The material that became the Planes treatments in the PHB and DMG in AD&D 1e were broached in Dragon Magazine 8, which went into such esoterica as life stealing swords having a direct linkage to the Negative Material plane. In typical Gygaxian brainstorming fashion, we read ...

If it is accepted that the reason that certain creatures can only be hit by magical weaponry is because the creature exists in two or more planes simultaneously, then it follows that the weapon must likewise extend into the planes in which the creature exists. (Dragon 8, p. 4)

But nothing to describe either the Positive or Negative plane beyond sources of power/energy/magic.

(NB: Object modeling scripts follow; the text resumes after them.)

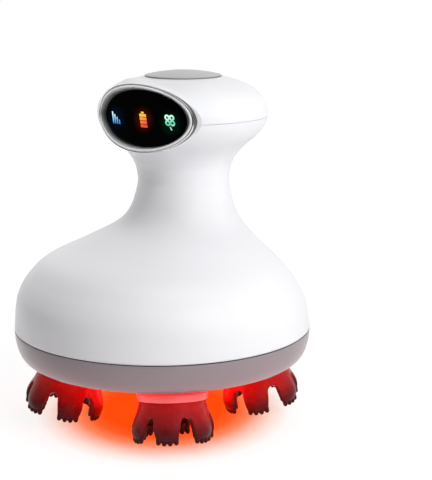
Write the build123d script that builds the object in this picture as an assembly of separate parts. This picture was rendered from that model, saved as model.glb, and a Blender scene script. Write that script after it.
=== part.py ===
from build123d import *
from math import atan, cos, pi, radians, sin, sqrt, tan
import os

os.makedirs("parts", exist_ok=True)

# Electric scalp massager, rechargeable, with four splayed rotating silicone claws.
# Millimetres, +Z up. The display faces -Y. The origin is on the table, under the
# middle of the round base, and the lowest claw nubs touch z = 0.

# ---------------------------------------------------------------- outer casing
BODY_RADIUS = 58.0         # round base and dome
SEAM_GASKET = 0.5          # thickness of the gasket between the grey rim and the housing
GASKET_INSET = 0.3         # gasket inside the body's outline
DOME_HEIGHT = 54.6         # from the rim's seam to the slimmest place of the neck
NECK_RADIUS = 18.2
NECK_SET_BACK = 13.5       # the neck stands behind the middle of the dome
HEAD_RADIUS = 33.2
HEAD_RISE = 26.8           # from the neck to the seam between housing and head cover
CROWN_HEIGHT = 16.3        # head cover, above that seam
CROWN_POINTS = 8
CROWN_FULLNESS = 2.3       # exponent of the cover's rounded outline, 2 is an ellipse
CASE_WALL = 2.4
CUT = 1.0                  # how far cutting tools reach past a surface

# Dome outline: share of the height to the neck, share of the way from neck radius
# to body radius, and share of the neck's set-back.
DOME_SHAPE = [
    (0.00, 1.000, 0.00), (0.16, 0.975, -0.04), (0.27, 0.925, -0.10), (0.38, 0.832, -0.11),
    (0.49, 0.680, -0.04), (0.60, 0.420, 0.38), (0.71, 0.185, 0.80), (0.82, 0.068, 0.95),
    (1.00, 0.000, 1.00),
]
# Underside of the head: share of the height from neck to head seam, and share of
# the way from neck radius to head radius.
HEAD_SHAPE = [
    (0.24, 0.035), (0.39, 0.150), (0.52, 0.330), (0.61, 0.500), (0.70, 0.690),
    (0.80, 0.850), (0.90, 0.955), (1.00, 1.000),
]

# ---------------------------------------------------------------- base rim and floor
RIM_WALL = 2.0
RIM_EDGE_WIDTH = 5.0       # the rim turns under within this width
RIM_EDGE_HEIGHT = 11.7
RIM_EDGE_TURN = 82.0       # degrees of the edge curve before the underside begins
FLOOR_INSET = 8.0          # floor's edge inside the body's outline
FLOOR_WALL = 2.4
FLOOR_PAD = 4.0            # thickness of the floor at its screws
RIM_LEDGE_WIDTH = 3.0      # overlap of the rim's ledge, which lies on the floor
RIM_LEDGE_WALL = 1.8
FLOOR_GAP = 0.15           # round the floor's edge

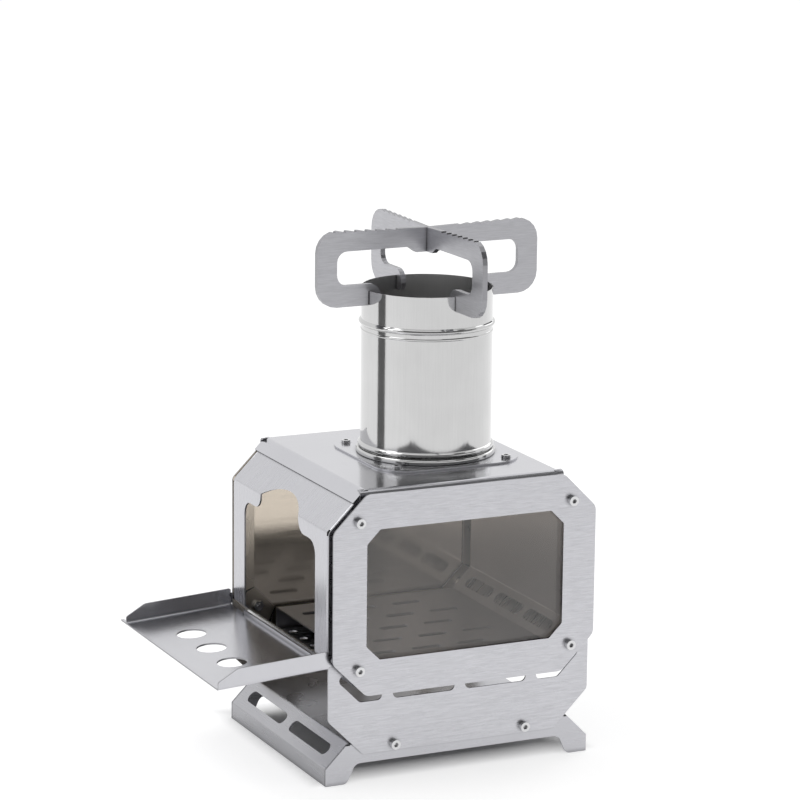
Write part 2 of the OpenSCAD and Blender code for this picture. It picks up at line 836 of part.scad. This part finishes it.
module at_collar_screws(z) {
    for (x = [-collar_screw, collar_screw], y = [-collar_screw, collar_screw])
        translate([flue_x + x, y, z])
            children();
}

module collar_plate() {
    w = collar_w / 2 - collar_r;
    color(steel)
        difference() {
            translate([flue_x, 0, cover_top])
                union() {
                    translate([-w, -collar_w / 2, 0])
                        cube([2 * w, collar_w, sheet]);
                    translate([-collar_w / 2, -w, 0])
                        cube([collar_w, 2 * w, sheet]);
                    for (x = [-w, w], y = [-w, w])
                        translate([x, y, 0])
                            cylinder(h = sheet, r = collar_r, $fn = 64);
                }
            translate([flue_x, 0, cover_top - 1])
                cylinder(h = sheet + 2, r = flue_hole_r, $fn = 96);
            at_collar_screws(cover_top - 1)
                cylinder(h = sheet + 2, r = hole_r, $fn = 32);
        }
}

// Foot ring on the plate with the spigot that the pipe is pushed over
module collar_ring() {
    out = pipe_r + 2.3;
    color([0.84, 0.84, 0.86])
        translate([flue_x, 0, collar_top])
            rotate_extrude($fn = 96)
                polygon(concat(
                    [[flue_hole_r, 0], [out - 0.6, 0]],
                    corner_arc([out - 1, 0], [out, 0], [out, foot_ring_h], 0.6),
                    corner_arc([out, 0], [out, foot_ring_h], [spigot_r, foot_ring_h], 1.2),
                    [[spigot_r, foot_ring_h], [spigot_r, foot_ring_h + spigot_h],
                     [flue_hole_r, foot_ring_h + spigot_h]]));
}

module collar_screws() {
    color([0.86, 0.86, 0.88])
        at_collar_screws(collar_top)
            rotate([180, 0, 0])
                cap_screw(2 * sheet + nut_h + 1, button_h);
}

module collar_nuts() {
    color([0.86, 0.86, 0.88])
        at_collar_screws(cover_z - nut_h)
            nut();
}

// Bead pressed out of the wall between z0 and z0 + h, as points on the outer or inner face
bead_n = 8;
function bead(r, z0, h, out) = [for (i = [0:bead_n]) let(t = i / bead_n)
    [r + out * pow(sin(180 * t), 0.8), z0 + h * t]];

module pipe() {
    outer = concat([[pipe_r, 0]], bead(pipe_r, 0.3, bead_h, bead_out),
                   bead(pipe_r, bead_z - bead_h - 1.8 - pipe_z0, 1.6, 0.35),
                   bead(pipe_r, bead_z - bead_h / 2 - pipe_z0, bead_h, bead_out),
                   [[pipe_r, pipe_h]]);
    inner = concat([[pipe_in, 0]], bead(pipe_in, 0.9, bead_h - 1.2, bead_out),
                   bead(pipe_in, bead_z - bead_h / 2 + 0.6 - pipe_z0, bead_h - 1.2, bead_out),
                   [[pipe_in, pipe_h]]);
    color([0.84, 0.84, 0.86])
        translate([flue_x, 0, pipe_z0])
            rotate_extrude($fn = 128)
                polygon(concat(outer, reversed(inner)));
}

// ---- pot cross ----

// One arm in x (distance from the flue axis) and z, with its window, slit, hook and teeth
module arm() {
    x1 = arm_reach;
    xi = x1 - upright_w;
    difference() {
        polygon(concat(
            // Top edge and outer end
            [[0, window_z1 + 1], [0, cross_top - top_dip]],
            corner_arc([0, cross_top - top_dip], [x1, cross_top], [x1, cross_z0], arm_r),
            corner_arc([x1, cross_top], [x1, cross_z0], [hook_in, cross_z0], arm_r),
            // Hook inside the pipe, then the window back to the boss
            corner_arc([x1, cross_z0], [hook_in, cross_z0], [hook_in, window_z0], 4),
            corner_arc([hook_in, cross_z0], [hook_in, window_z0], [xi, window_z0], 7.5),
            corner_arc([hook_in, window_z0], [xi, window_z0], [xi, window_z1], window_r),
            corner_arc([xi, window_z0], [xi, window_z1], [0, window_z1], window_r),
            corner_arc([xi, window_z1], [boss_half + 5, window_z1],
                       [boss_half, cross_top - boss_h], 4),
            corner_arc([boss_half + 5, window_z1], [boss_half, cross_top - boss_h],
                       [0, cross_top - boss_h], 1.6),
            [[0, cross_top - boss_h]]));
        // Slit that straddles the pipe's wall
        translate([pipe_in - slit_gap, cross_z0 - 1])
            square([pipe_t + 2 * slit_gap, rim_slit + 1]);
        // Saw-tooth notches between the teeth
        for (i = [0:tooth_n - 1])
            translate([0, cross_top - top_dip])
                rotate(top_tilt)
                    translate([tooth_x0 + i * tooth_pitch, 0])
                        polygon([[0.6, 0.01], [0.9, -tooth_h], [tooth_pitch - 0.6, 0.01]]);
    }
}

module cross_plate(upper) {
    lap_z = cross_top - (top_dip + boss_h) / 2;
    boss_z = cross_top - boss_h;
    w = cross_t + 2 * lap_gap;
    across(cross_t)
        difference() {
            union() {
                arm();
                mirror([1, 0])
                    arm();
            }
            translate([-w / 2, upper ? boss_z - 1 : lap_z])
                square([w, upper ? lap_z + lap_gap / 2 - boss_z + 1 : cross_top - lap_z + 1]);
        }
}

// Upper plate of the cross, notched from below, along the windows
module cross_plate_long() {
    color([0.7, 0.71, 0.73])
        translate([flue_x, 0, 0])
            rotate([0, 0, cross_turn])
                cross_plate(true);
}

// Lower plate of the cross, notched from above
module cross_plate_short() {
    color([0.7, 0.71, 0.73])
        translate([flue_x, 0, 0])
            rotate([0, 0, cross_turn + 90])
                cross_plate(false);
}

shell();
stand();
side_plate(-1);  // side_plate_front
side_plate(1);  // side_plate_rear
glass();
frame_plate();
spacers();
corner_screws(-1, frame_y + sheet, frame_screw_len);  // frame_screws
corner_nuts(-1);  // frame_nuts
corner_screws(1, side_y, plate_screw_len);  // plate_screws
corner_nuts(1);  // plate_nuts
skirt_screws(-1);  // skirt_screws_front
skirt_screws(1);  // skirt_screws_rear
grate();
hinge_pins();
door();
top_cover();
collar_plate();
collar_ring();
collar_screws();
collar_nuts();
pipe();
cross_plate_long();
cross_plate_short();
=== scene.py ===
import math

import bpy
from mathutils import Matrix, Vector
from mathutils.bvhtree import BVHTree

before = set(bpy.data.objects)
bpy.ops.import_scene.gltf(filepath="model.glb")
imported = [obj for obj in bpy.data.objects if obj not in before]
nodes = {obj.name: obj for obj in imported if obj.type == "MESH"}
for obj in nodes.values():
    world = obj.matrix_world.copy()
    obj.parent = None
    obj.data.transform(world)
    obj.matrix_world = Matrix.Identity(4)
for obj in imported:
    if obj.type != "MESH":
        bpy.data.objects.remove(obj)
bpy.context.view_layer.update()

# ---- Viewpoint ----
# A long lens looks down on the stove a little, from its front left.
# Everything is in metres, with the stove standing on the ground at the origin.
eye = Vector((-0.8151, -1.7128, 0.6187))
turn_left = math.radians(25.28)
look_down = math.radians(12.54)
lean = math.radians(0.60)

backwards = Vector((-math.sin(turn_left) * math.cos(look_down),
                    -math.cos(turn_left) * math.cos(look_down),
                    math.sin(look_down)))
level = Vector((math.cos(turn_left), -math.sin(turn_left), 0))
upright = backwards.cross(level)
rightwards = math.cos(lean) * level + math.sin(lean) * upright
upwards = math.cos(lean) * upright - math.sin(lean) * level

lens = bpy.data.cameras.new("viewpoint")
lens.sensor_width = 36
lens.lens = 155.3
lens.clip_start = 0.05
lens.clip_end = 30
viewpoint = bpy.data.objects.new("viewpoint", lens)
bpy.context.scene.collection.objects.link(viewpoint)
viewpoint.matrix_world = Matrix((
    (rightwards.x, upwards.x, backwards.x, eye.x),
    (rightwards.y, upwards.y, backwards.y, eye.y),
    (rightwards.z, upwards.z, backwards.z, eye.z),
    (0, 0, 0, 1)))
bpy.context.scene.camera = viewpoint

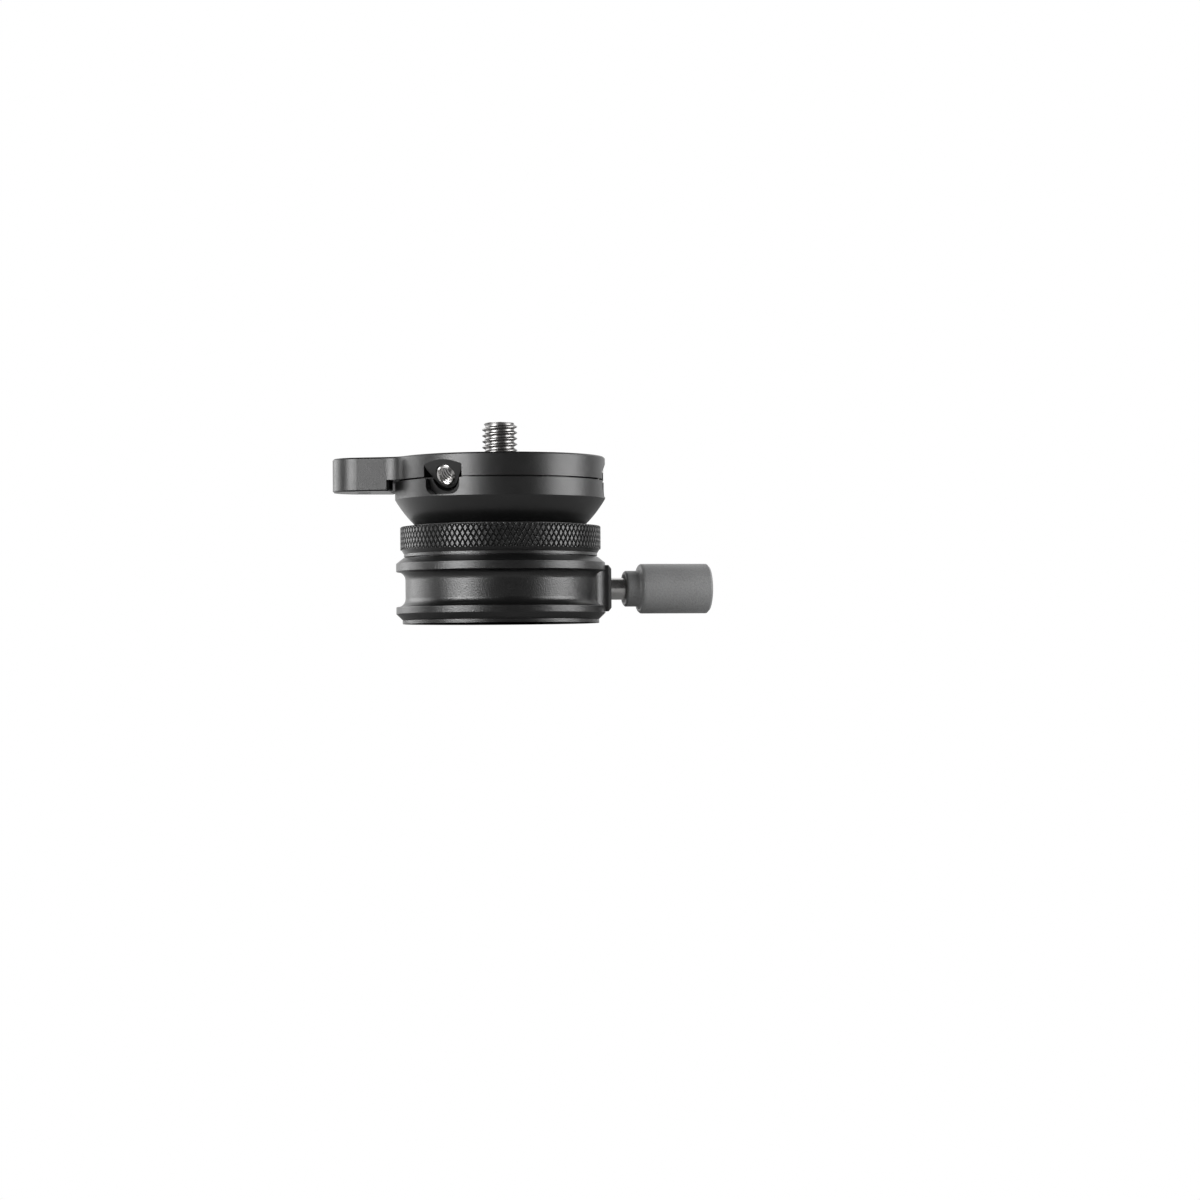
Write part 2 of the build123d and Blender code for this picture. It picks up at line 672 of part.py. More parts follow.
def top_plate():
    """Plate that the head stands on, with the level's lug and the three screw pockets."""
    plate = Pos(0, 0, seam_height) * extrude(lug_plan(), plate_thickness)
    plate += Pos(0, 0, lug_bottom) * extrude(lug_deep_plan(), lug_drop)
    plate = chamfer(plate.faces().sort_by(Axis.Z)[-1].edges(), plate_edge)
    plate = chamfer(plate.faces().sort_by(Axis.Z)[0].edges(), plate_edge)
    spigot_radius_outer = bowl_lip_bore - running_gap
    plate += flat_ring(
        spigot_radius_outer - plate_spigot_wall, spigot_radius_outer, seam_height - plate_spigot_height,
        seam_height,
    )
    face = extrude(pocket_plane(set_screw_stand) * pocket_mouth(), platform_radius)
    hollows = extrude(pocket_plane(pocket_deep) * (pocket_mouth() - pocket_boss()), platform_radius)
    plate -= round_pockets(face + hollows)
    low = seam_height - bowl_pocket_drop
    high = seam_height + plate_thickness / 2
    envelope = Pos(0, 0, (low + high) / 2) * Cylinder(platform_radius, high - low)
    boss = extrude(pocket_plane(set_screw_stand) * pocket_boss(), -pocket_deep)
    boss += extrude(pocket_plane(set_screw_stand) * Circle(pocket_boss_radius), -pocket_boss_length)
    plate += round_pockets(boss & envelope)
    hole_radius = set_screw_radius + running_gap
    hole = extrude(pocket_plane(set_screw_hole_depth) * Circle(hole_radius), platform_radius)
    plate -= round_pockets(hole)
    stud_hole = Cylinder(stud_shank_radius + stud_gap, 2 * plate_thickness)
    plate -= Pos(0, 0, seam_height + plate_thickness / 2) * stud_hole
    keeper_bore = keeper_radius + running_gap
    plate -= Pos(0, 0, keeper_top - plate_thickness / 2) * Cylinder(keeper_bore, plate_thickness)
    hex_outline = RegularPolygon(stud_hex_radius + running_gap, 6)
    plate -= Pos(0, 0, seam_height) * extrude(hex_outline, hex_top - seam_height)
    recess = Pos(lug_reach, 0, vial_top_height) * Cylinder(vial_radius + running_gap, 2 * vial_height)
    drain = Pos(lug_reach, 0, lug_bottom) * Cylinder(lug_hole_radius, 2 * plate_thickness)
    screw_cut = flat_screw_cut(plate_screw_radius, plate_screw_head, plate_screw_length)
    plate -= recess + drain
    plate -= plate_screw_places(screw_cut)
    keeper_cut = flat_screw_cut(keeper_screw_radius, keeper_screw_head, keeper_screw_length)
    return plate - ring_of(keeper_cut, keeper_screw_circle, keeper_screw_count, seam_height + screw_inset)


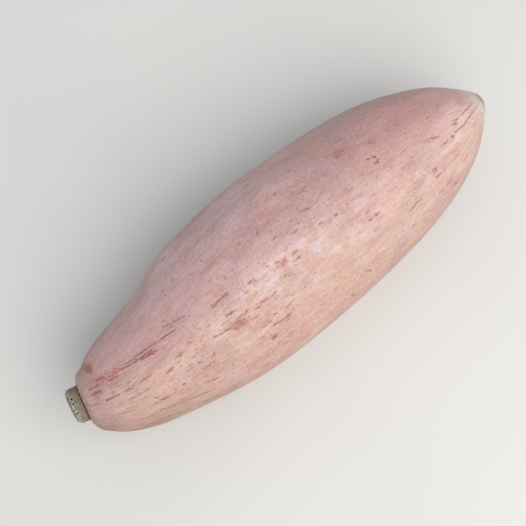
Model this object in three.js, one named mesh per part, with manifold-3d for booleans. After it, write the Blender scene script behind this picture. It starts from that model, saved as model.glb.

Len Lakofka, in Dragon Magazine #42 (page 24-30) went to great lengths to try and create a way to "play on the inner planes" which ran into 7 pages of dense text and tables, tables, tables. It was too clunky for any of our gaming groups. How things "looked" didn't rank very highly in importance in that article.

In Dragon 73, Gygax expresses that the lack of clarity had finally gotten to him, so he put together another article on how the planes worked.

Isn't it interesting to note how the Positive Material Plane sits upon the material multiverse as if it were a plate? Observe also how the Negative one serves as a saucer for the same body? (Dragon 73, p. 10)

What the Pos and Neg looked like, when all other planes were given a color in that article (Ethereal purple, Concordant Opposition, Brown) was left unclear.

1If I ever find the article that first gave us that idea, I'll add a citation. Might be an old Dragon magazine. It might also be some old Planescape material that I no longer possess.